** start Data for processing **

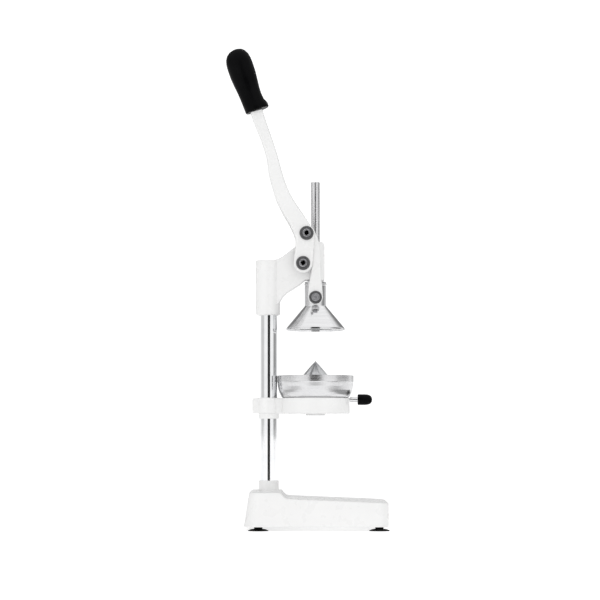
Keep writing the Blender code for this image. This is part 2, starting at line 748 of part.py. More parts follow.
def fork_outline():
    """Front outline of the gap between the cheeks, which narrows above the crank pins."""
    wall = CHEEK_OUTER_Y - CHEEK_INNER_Y
    right = [(CHEEK_INNER_Y, FORK_BOTTOM_Z), (CHEEK_INNER_Y, 452 * MM)]
    for z in (476 * MM, 495 * MM, 510 * MM):
        right.append((interpolate(LEVER_HALF_WIDTHS, z) - wall, z))
    right.append((9.5 * MM, FORK_TOP_Z - 4 * MM))
    right.append((5.0 * MM, FORK_TOP_Z))
    left = [(-y, z) for y, z in reversed(right)]
    return right + left


def make_lever(paints):
    lever = loft("lever_arm", lever_rings(), paints["white_enamel"])
    move_origin(lever, (FULCRUM[0], 0.0, FULCRUM[1]))
    cut(lever, prism("lever_fork_gap", fork_outline(), -150 * MM, 80 * MM, "X"))
    hole = PIVOT_BOLT_RADIUS + GAP
    reach = CHEEK_OUTER_Y + 10 * MM
    for name, centre in (("fulcrum", FULCRUM), ("crank", CRANK_PIN)):
        cut(lever, cylinder(f"lever_{name}_hole", hole, -reach, reach, None, centre, "Y", 24))
    x, z, _ = LEVER_LINE[0]
    tang = [(0, -TANG_ROOT), (TANG_RADIUS, -TANG_ROOT), (TANG_RADIUS, TANG_LENGTH), (0, TANG_LENGTH)]
    join(lever, revolve("lever_tang", tang, place=(x, 0.0, z), direction=GRIP_DIRECTION, segments=20))


def grip_ring(along, front, rear, segments=24):
    """Oval section of the grip, square to the grip axis, with its own depth to each side."""
    side = GRIP_FLATNESS * 0.5 * (front + rear)
    ring = []
    for step in range(segments):
        angle = 2 * math.pi * step / segments
        depth = (front if math.cos(angle) > 0 else rear) * math.cos(angle)
        ring.append((depth, side * math.sin(angle), along))
    return ring


def make_grip(paints):
    """Oval sections stacked along the leaning axis, bored for the tang of the lever."""
    grip = loft("grip", [grip_ring(*section) for section in GRIP_SECTIONS], paints["black_plastic"])
    grip.location = (GRIP_FOOT[0], 0.0, GRIP_FOOT[1])
    grip.rotation_euler = (0.0, -GRIP_LEAN, 0.0)
    x, z, _ = LEVER_LINE[0]
    bore = TANG_RADIUS + GAP
    depth = TANG_LENGTH + 2 * MM
    profile = [(0, -TANG_ROOT), (bore, -TANG_ROOT), (bore, depth), (0, depth)]
    cut(grip, revolve("grip_bore", profile, place=(x, 0.0, z), direction=GRIP_DIRECTION, segments=20))


def make_bolt(name, side, centre, seat_y, end_y, paints):
    """Socket-head bolt across the machine: side is -1 for the right and 1 for the left."""
    head_y = seat_y + PIVOT_HEAD_HEIGHT
    edge = 0.6 * MM
    profile = [
        (0, end_y),
        (PIVOT_BOLT_RADIUS, end_y),
        (PIVOT_BOLT_RADIUS, seat_y),
        (PIVOT_HEAD_RADIUS, seat_y),
        (PIVOT_HEAD_RADIUS, head_y - edge),
        (PIVOT_HEAD_RADIUS - edge, head_y),
        (0, head_y),
    ]
    place = (centre[0], 0.0, centre[1])
    bolt = revolve(name, profile, paints["zinc_steel"], place, (0.0, float(side), 0.0), 24)
    low, high = sorted((side * (head_y - PIVOT_SOCKET_DEPTH), side * (head_y + OVERLAP)))
    cut(bolt, cylinder(f"{name}_socket", PIVOT_SOCKET_RADIUS, low, high, None, centre, "Y", 6))


def make_washer(name, side, centre, inner_y, radius, paint):
    bore = PIVOT_BOLT_RADIUS + GAP
    outer_y = inner_y + PIVOT_WASHER_THICKNESS
    edge = 0.4 * MM
    profile = [
        (bore, inner_y),
        (radius, inner_y),
        (radius, outer_y - edge),
        (radius - edge, outer_y),
        (bore, outer_y),
    ]
    place = (centre[0], 0.0, centre[1])
    revolve(name, profile, paint, place, (0.0, float(side), 0.0), 24)


def make_fulcrum(paints):
    """One long bolt through both cheeks and the head, with a spacer sleeve in each gap."""
    bore = PIVOT_BOLT_RADIUS + GAP
    place = (FULCRUM[0], 0.0, FULCRUM[1])
    washer_y = CHEEK_OUTER_Y + GAP
    seat_y = washer_y + PIVOT_WASHER_THICKNESS + SEAT_GAP
    spacer = ring_profile(bore, SPACER_RADIUS, HEAD_ARM_HALF_WIDTH + GAP, CHEEK_INNER_Y - GAP)
    for side_name, side in SIDES:
        washer = f"fulcrum_washer_{side_name}"
        make_washer(washer, side, FULCRUM, washer_y, PIVOT_WASHER_RADIUS, paints["dark_steel"])
        across = (0.0, float(side), 0.0)
        revolve(f"fulcrum_spacer_{side_name}", spacer, paints["zinc_steel"], place, across, 24)
    nut_top = seat_y + NUT_HEIGHT
    make_bolt("fulcrum_bolt", -1, FULCRUM, seat_y, -(nut_top + 1 * MM), paints)
    nut = cylinder("fulcrum_nut", NUT_RADIUS, seat_y, nut_top, paints["zinc_steel"], FULCRUM, "Y", 6)
    cut(nut, cylinder("fulcrum_nut_bore", bore, 0.0, nut_top + OVERLAP, None, FULCRUM, "Y", 24))


def make_crank_bolts(paints):
    """Crank bolts that ride in the cheeks and stop short of the links."""
    washer_y = CHEEK_OUTER_Y + GAP
    seat_y = washer_y + PIVOT_WASHER_THICKNESS + SEAT_GAP
    for side_name, side in SIDES:
        make_bolt(f"crank_bolt_{side_name}", side, CRANK_PIN, seat_y, CHEEK_INNER_Y + 0.2 * MM, paints)
        washer = f"crank_washer_{side_name}"
        make_washer(washer, side, CRANK_PIN, washer_y, PIVOT_WASHER_RADIUS, paints["dark_steel"])


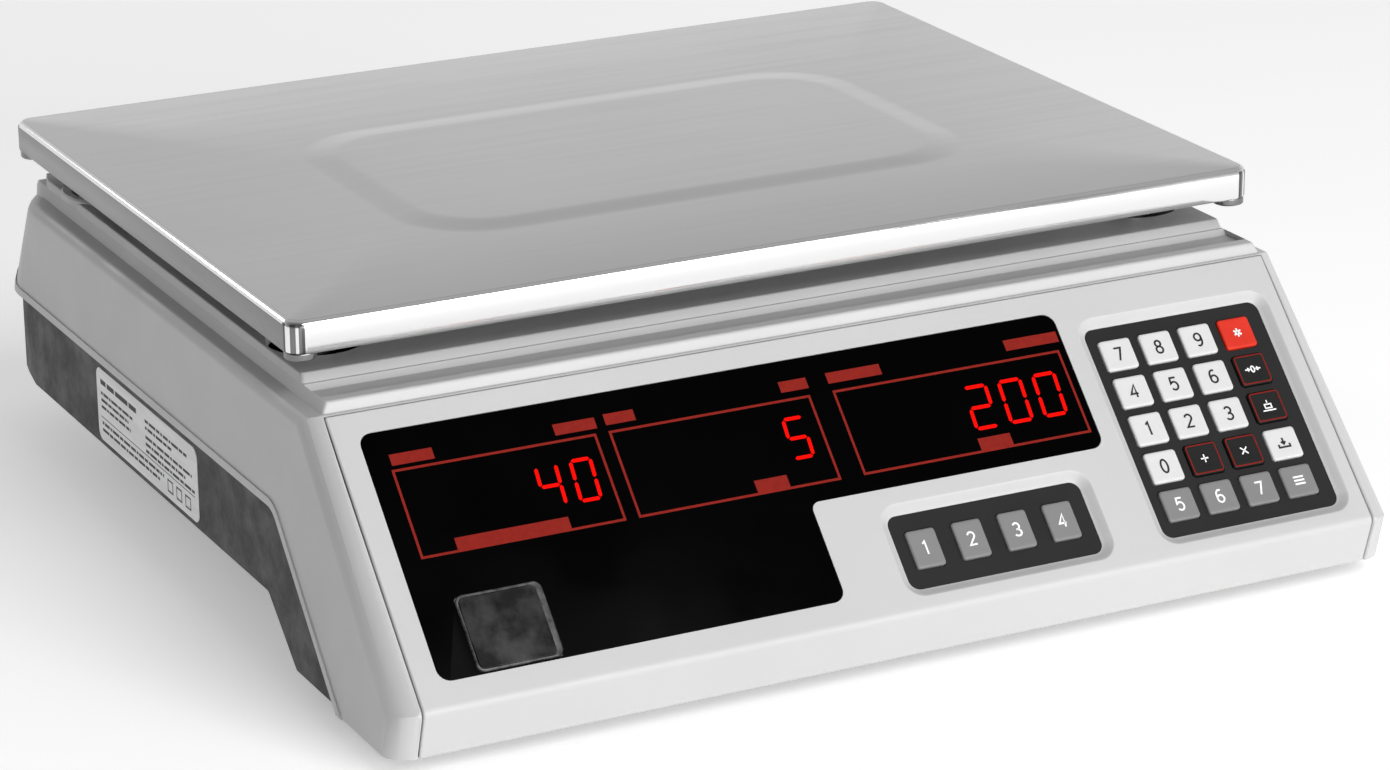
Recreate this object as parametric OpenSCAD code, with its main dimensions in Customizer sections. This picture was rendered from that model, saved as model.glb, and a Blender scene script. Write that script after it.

** end Data for processing **

Write out every record, exactly as written.

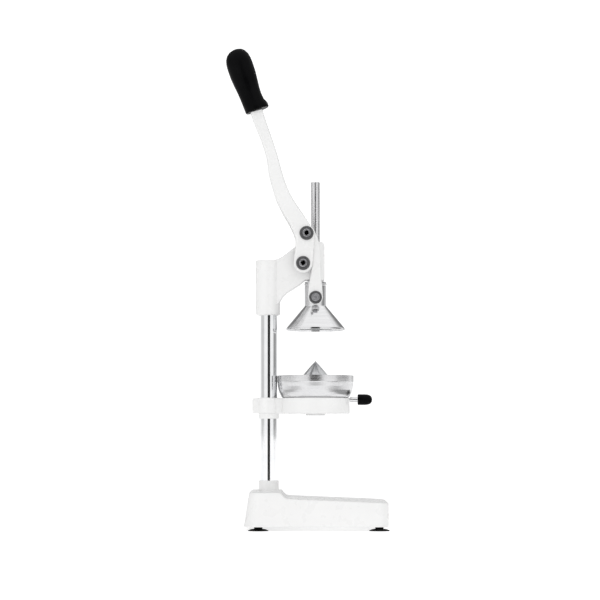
Keep writing the Blender code for this image. This is part 2, starting at line 748 of part.py. More parts follow.
def fork_outline():
    """Front outline of the gap between the cheeks, which narrows above the crank pins."""
    wall = CHEEK_OUTER_Y - CHEEK_INNER_Y
    right = [(CHEEK_INNER_Y, FORK_BOTTOM_Z), (CHEEK_INNER_Y, 452 * MM)]
    for z in (476 * MM, 495 * MM, 510 * MM):
        right.append((interpolate(LEVER_HALF_WIDTHS, z) - wall, z))
    right.append((9.5 * MM, FORK_TOP_Z - 4 * MM))
    right.append((5.0 * MM, FORK_TOP_Z))
    left = [(-y, z) for y, z in reversed(right)]
    return right + left


def make_lever(paints):
    lever = loft("lever_arm", lever_rings(), paints["white_enamel"])
    move_origin(lever, (FULCRUM[0], 0.0, FULCRUM[1]))
    cut(lever, prism("lever_fork_gap", fork_outline(), -150 * MM, 80 * MM, "X"))
    hole = PIVOT_BOLT_RADIUS + GAP
    reach = CHEEK_OUTER_Y + 10 * MM
    for name, centre in (("fulcrum", FULCRUM), ("crank", CRANK_PIN)):
        cut(lever, cylinder(f"lever_{name}_hole", hole, -reach, reach, None, centre, "Y", 24))
    x, z, _ = LEVER_LINE[0]
    tang = [(0, -TANG_ROOT), (TANG_RADIUS, -TANG_ROOT), (TANG_RADIUS, TANG_LENGTH), (0, TANG_LENGTH)]
    join(lever, revolve("lever_tang", tang, place=(x, 0.0, z), direction=GRIP_DIRECTION, segments=20))


def grip_ring(along, front, rear, segments=24):
    """Oval section of the grip, square to the grip axis, with its own depth to each side."""
    side = GRIP_FLATNESS * 0.5 * (front + rear)
    ring = []
    for step in range(segments):
        angle = 2 * math.pi * step / segments
        depth = (front if math.cos(angle) > 0 else rear) * math.cos(angle)
        ring.append((depth, side * math.sin(angle), along))
    return ring


def make_grip(paints):
    """Oval sections stacked along the leaning axis, bored for the tang of the lever."""
    grip = loft("grip", [grip_ring(*section) for section in GRIP_SECTIONS], paints["black_plastic"])
    grip.location = (GRIP_FOOT[0], 0.0, GRIP_FOOT[1])
    grip.rotation_euler = (0.0, -GRIP_LEAN, 0.0)
    x, z, _ = LEVER_LINE[0]
    bore = TANG_RADIUS + GAP
    depth = TANG_LENGTH + 2 * MM
    profile = [(0, -TANG_ROOT), (bore, -TANG_ROOT), (bore, depth), (0, depth)]
    cut(grip, revolve("grip_bore", profile, place=(x, 0.0, z), direction=GRIP_DIRECTION, segments=20))


def make_bolt(name, side, centre, seat_y, end_y, paints):
    """Socket-head bolt across the machine: side is -1 for the right and 1 for the left."""
    head_y = seat_y + PIVOT_HEAD_HEIGHT
    edge = 0.6 * MM
    profile = [
        (0, end_y),
        (PIVOT_BOLT_RADIUS, end_y),
        (PIVOT_BOLT_RADIUS, seat_y),
        (PIVOT_HEAD_RADIUS, seat_y),
        (PIVOT_HEAD_RADIUS, head_y - edge),
        (PIVOT_HEAD_RADIUS - edge, head_y),
        (0, head_y),
    ]
    place = (centre[0], 0.0, centre[1])
    bolt = revolve(name, profile, paints["zinc_steel"], place, (0.0, float(side), 0.0), 24)
    low, high = sorted((side * (head_y - PIVOT_SOCKET_DEPTH), side * (head_y + OVERLAP)))
    cut(bolt, cylinder(f"{name}_socket", PIVOT_SOCKET_RADIUS, low, high, None, centre, "Y", 6))


def make_washer(name, side, centre, inner_y, radius, paint):
    bore = PIVOT_BOLT_RADIUS + GAP
    outer_y = inner_y + PIVOT_WASHER_THICKNESS
    edge = 0.4 * MM
    profile = [
        (bore, inner_y),
        (radius, inner_y),
        (radius, outer_y - edge),
        (radius - edge, outer_y),
        (bore, outer_y),
    ]
    place = (centre[0], 0.0, centre[1])
    revolve(name, profile, paint, place, (0.0, float(side), 0.0), 24)


def make_fulcrum(paints):
    """One long bolt through both cheeks and the head, with a spacer sleeve in each gap."""
    bore = PIVOT_BOLT_RADIUS + GAP
    place = (FULCRUM[0], 0.0, FULCRUM[1])
    washer_y = CHEEK_OUTER_Y + GAP
    seat_y = washer_y + PIVOT_WASHER_THICKNESS + SEAT_GAP
    spacer = ring_profile(bore, SPACER_RADIUS, HEAD_ARM_HALF_WIDTH + GAP, CHEEK_INNER_Y - GAP)
    for side_name, side in SIDES:
        washer = f"fulcrum_washer_{side_name}"
        make_washer(washer, side, FULCRUM, washer_y, PIVOT_WASHER_RADIUS, paints["dark_steel"])
        across = (0.0, float(side), 0.0)
        revolve(f"fulcrum_spacer_{side_name}", spacer, paints["zinc_steel"], place, across, 24)
    nut_top = seat_y + NUT_HEIGHT
    make_bolt("fulcrum_bolt", -1, FULCRUM, seat_y, -(nut_top + 1 * MM), paints)
    nut = cylinder("fulcrum_nut", NUT_RADIUS, seat_y, nut_top, paints["zinc_steel"], FULCRUM, "Y", 6)
    cut(nut, cylinder("fulcrum_nut_bore", bore, 0.0, nut_top + OVERLAP, None, FULCRUM, "Y", 24))


def make_crank_bolts(paints):
    """Crank bolts that ride in the cheeks and stop short of the links."""
    washer_y = CHEEK_OUTER_Y + GAP
    seat_y = washer_y + PIVOT_WASHER_THICKNESS + SEAT_GAP
    for side_name, side in SIDES:
        make_bolt(f"crank_bolt_{side_name}", side, CRANK_PIN, seat_y, CHEEK_INNER_Y + 0.2 * MM, paints)
        washer = f"crank_washer_{side_name}"
        make_washer(washer, side, CRANK_PIN, washer_y, PIVOT_WASHER_RADIUS, paints["dark_steel"])


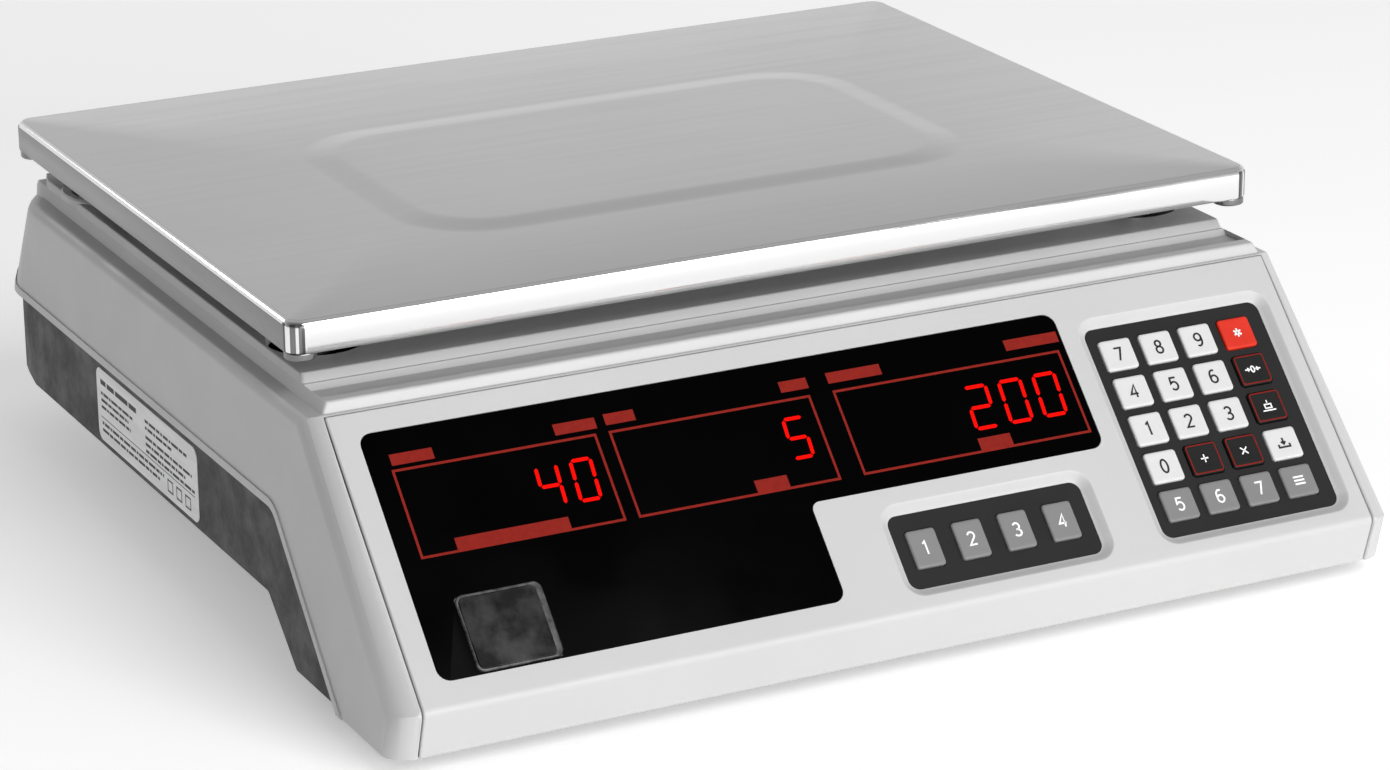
Recreate this object as parametric OpenSCAD code, with its main dimensions in Customizer sections. This picture was rendered from that model, saved as model.glb, and a Blender scene script. Write that script after it.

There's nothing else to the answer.